April Fool special Cisco Systems and Kraft Foods shocked investors today with an unlikely mega-acquisition that will see Cisco buy Kraft's Nabisco unit for $15bn. Perhaps even more surprising, former RJR Nabisco and IBM CEO Lou Gerstner has come out of retirement to head the new firm tentatively called NaCisco.
Cisco and Kraft announced the deal as the US financial markets opened on Friday, triggering jitters in both the networking and snack food sectors. John Chambers, CEO at Cisco, worked to calm analysts and investors during a conference call, saying this was a natural expansion for a company with more than $16bn in the bank. Kraft chief Roger Deromedi tried to take care of his side by noting that the company had not got all it hoped out of the Nabisco brand. It has, in fact, been looking to unload the Nabisco edibles to "a possibly more suitable parent" for some time.

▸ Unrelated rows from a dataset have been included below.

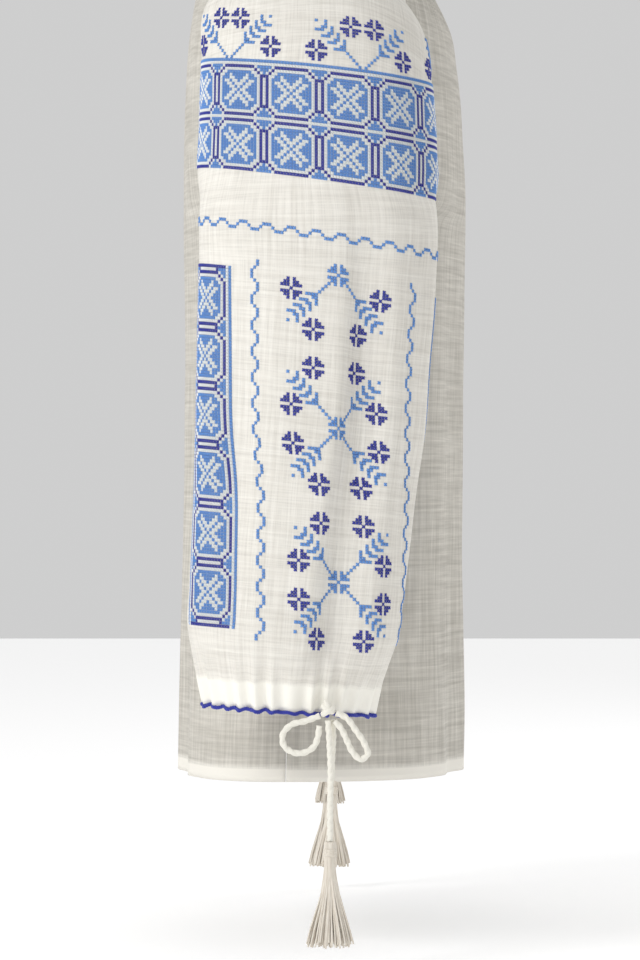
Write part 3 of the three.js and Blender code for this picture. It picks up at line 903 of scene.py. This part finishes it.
def knotPiece(hand):
    lines = []
    centre = np.array([bowX, -6.0, -636.0])
    for tilt, lift, radius in ((0.5, 0.0, 3.4), (-0.5, -1.5, 3.8), (1.2, 1.5, 3.0)):
        turn = np.linspace(0, 2 * math.pi, 33)
        ring = np.stack([0.8 * radius * np.cos(turn), 1.05 * radius * np.sin(turn) * math.cos(tilt),
                         radius * np.sin(turn) * math.sin(tilt) * 1.2 + lift], axis=1) + centre
        lines.append(ring * (np.array([-1, 1, 1]) if hand == "left" else 1) * mm)
    plyRadius = 2.3 * mm
    return threadPiece(f"bow_knot_{hand}", lines, plyRadius, 10, cordMaterial)


tasselSizes = {
    "outer": {"top": -736.3, "head": 10, "length": 80, "half": 19.0, "y": -7.6, "behind": 0,
              "flat": 0.6, "seed": 5},
    "inner": {"top": -691.8, "head": 9, "length": 65, "half": 14.6, "y": -9, "behind": 20,
              "flat": 0.55, "seed": 8},
}


strand = {"count": 150, "radius": 0.75, "wrapRadius": 4.3}


def tasselPiece(which, hand):
    size = tasselSizes[which]
    generator = np.random.default_rng(size["seed"])
    centre = np.array([bowX + size["behind"], size["y"], size["top"]])
    flat = np.array([size["flat"], 1, 1])
    down = np.array([0, 0.12, 0.2, 0.34, 0.5, 0.68, 0.85, 1.0])
    flare = np.array([0.9, 1.0, 0.7, 0.95, 1.5, 2.4, 3.3, 4.0])
    lines = []
    for k in range(strand["count"]):
        ring = math.sqrt(generator.uniform(0.05, 1))
        angle = generator.uniform(0, 2 * math.pi)
        length = size["length"] * generator.uniform(0.93, 1.0)
        sway = generator.uniform(-0.25, 0.25, 2)
        radius = ring * size["half"] * 0.95 * flare / flare[-1]
        radius = np.maximum(radius, ring * 2.6)
        bend = down ** 2
        x = radius * np.cos(angle + sway[0] * bend) + sway[1] * 2 * np.sin(down * 7)
        y = radius * np.sin(angle + sway[0] * bend) + sway[0] * 3 * np.sin(down * 6)
        keep = np.hypot(x, y) > size["half"] * 0.97
        scale = np.where(keep, size["half"] * 0.97 / np.maximum(np.hypot(x, y), 1e-6), 1)
        points = np.stack([x * scale, y * scale, -length * down], axis=1) * flat
        lines.append(points + centre)
    for lift in (0, 1.3, 2.6, 3.9):
        turn = np.linspace(0, 2 * math.pi, 25)
        wrap = np.stack([strand["wrapRadius"] * np.cos(turn), strand["wrapRadius"] * np.sin(turn),
                         0 * turn - size["head"] + lift], axis=1)
        lines.append(wrap * np.array([0.85, 1, 1]) + centre)
    if hand == "left":
        lines = [line * np.array([-1, 1, 1]) for line in lines]
    lines = [line * mm for line in lines]
    return threadPiece(f"tassel_{which}_strands_{hand}", lines, strand["radius"] * mm, 5, tasselMaterial)


cords = []
for hand, side in (("right", -1), ("left", 1)):
    mirror = hand == "left"
    inBow = lambda pairs: [[bowX, y, z] for y, z in pairs]
    behind = lambda rows: [[bowX + x, y, z] for x, y, z in rows]
    knot = knotPiece(hand)
    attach(knot, "root")
    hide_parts(f"knot_{hand}")
    for label, points, far in (("bow_loop_back", inBow(leftLoop), "object"),
                               ("bow_loop_front", inBow(rightLoop), "object"),
                               ("cord_end_outer", behind(frontEnd), "fitting"),
                               ("cord_end_inner", behind(backEnd), "fitting")):
        piece, path, length = twistedCord(f"twisted_{label}_{hand}", points, mirror)
        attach(piece, "root")
        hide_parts(f"{label}_{hand}")
        if far == "fitting":
            which = label.split("_")[-1]
            tassel = tasselPiece(which, hand)
            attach(tassel, "root")
            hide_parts(f"tassel_{which}_{hand}")
print("cords and tassels made")

# What rides and what it stands for.

for node, piece in shells.items():
    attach(piece, "root")
    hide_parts(node)
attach(binding, "root")
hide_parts("neck_binding")
for hand, piece in edgings.items():
    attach(piece, "root")
    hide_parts(f"cuff_edging_{hand}")
for name, piece in stitches.items():
    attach(piece, "root")
    colour = name.removeprefix("cross_stitch_").rsplit("_", 1)[0]

# Floor, light.

def addFloor():
    size, level = 6.0, cadBox[0][2] - 0.02
    corners = [(-size, -size, level), (size, -size, level), (size, size, level), (-size, size, level)]
    floor = addMesh("floor", corners, [[0, 1, 2, 3]])
    material, nodes, links, shader = newMaterial("paleFloor", 0.9)
    shader.inputs["Base Color"].default_value = (0.92, 0.92, 0.92, 1)
    shader.inputs["Emission Color"].default_value = (1, 1, 1, 1)
    shader.inputs["Emission Strength"].default_value = 0.32
    floor.data.materials.append(material)


def addLight(name, place, aim, size, power):
    data = bpy.data.lights.new(name, "AREA")
    data.shape = "SQUARE"
    data.size = size
    data.energy = power
    light = bpy.data.objects.new(name, data)
    light.location = place
    direction = np.array(aim) - np.array(place)
    light.rotation_euler = Vector(direction).to_track_quat("-Z", "Y").to_euler()
    bpy.context.scene.collection.objects.link(light)


addFloor()
addLight("key", (-1.9, 2.0, 1.1), (-0.2, 0, -0.4), 1.2, 38)
addLight("fill", (1.8, -2.2, 0.6), (0, 0, -0.4), 2.0, 14)
world = bpy.data.worlds.new("studio")
world.use_nodes = True
world.node_tree.nodes["Background"].inputs[0].default_value = (1, 1, 1, 1)
world.node_tree.nodes["Background"].inputs[1].default_value = 0.62
bpy.context.scene.world = world
bpy.context.scene.view_settings.view_transform = "Standard"
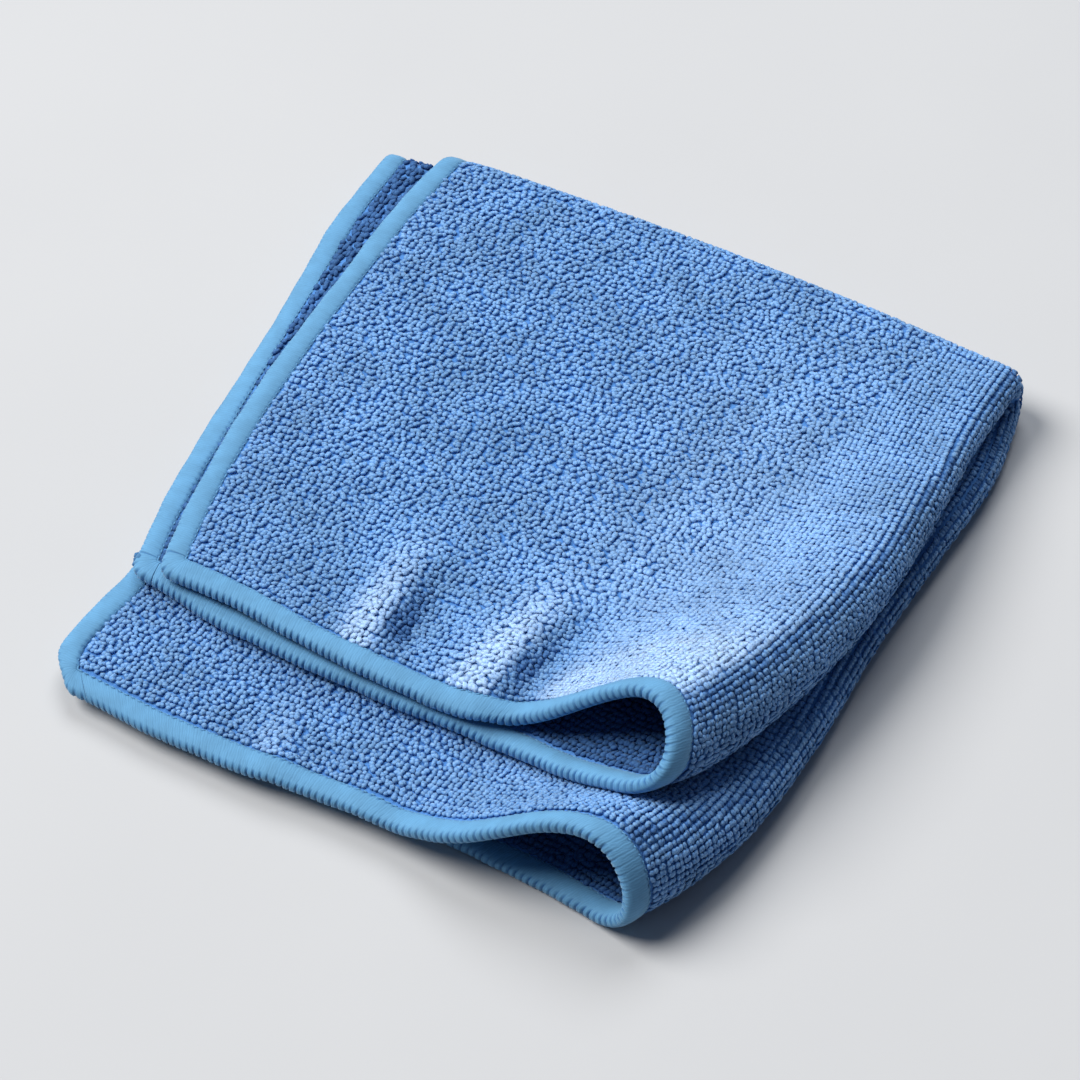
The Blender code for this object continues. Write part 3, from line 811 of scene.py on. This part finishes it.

Cisco will pay $13bn for the Nabisco products, which include Ritz Crackers, Oreo Cookies and Nutter Butters, and cover $2bn in Kraft debt. The deal is expected to close in the second quarter, pending standard approvals.
"This really is a merger of equals," Gerstner said, during the conference call. "I wouldn't have come back to work for anything less than this fantastic opportunity. This lets me combine my two great loves - technology and biscuits."
Financial analysts working near The Register's Chicago desk were visibly shaken when word of the acquisition hit. The combination of Cisco and Nabisco struck many as anything but a merger of equals with observers struggling to figure out how this type of deal would benefit the companies, shareholders or investors.
"This is unusual," said Merrill Lynch's star analyst Steve Milunovich. "Cisco sells switches and routers and things. Nabisco sells cookies and crackers. I'm going to have to have an assistant think about this for awhile."
Gerstner moved to counter the skeptics by pointing to "obvious synergies," noting, for example, that system administrators were a demographic with a propensity to consume large amounts of fatty and salty instant snacks.
"Routers and Animal Crackers go together like cookies and milk," he joked. "Seriously though, we do envision a day where every Linksys wireless router ships with a carton of Nilla Wafers and vice versa. You need a Fibre Channel switch? Fine. Here's a crate of Wheat Thins for your IT department too."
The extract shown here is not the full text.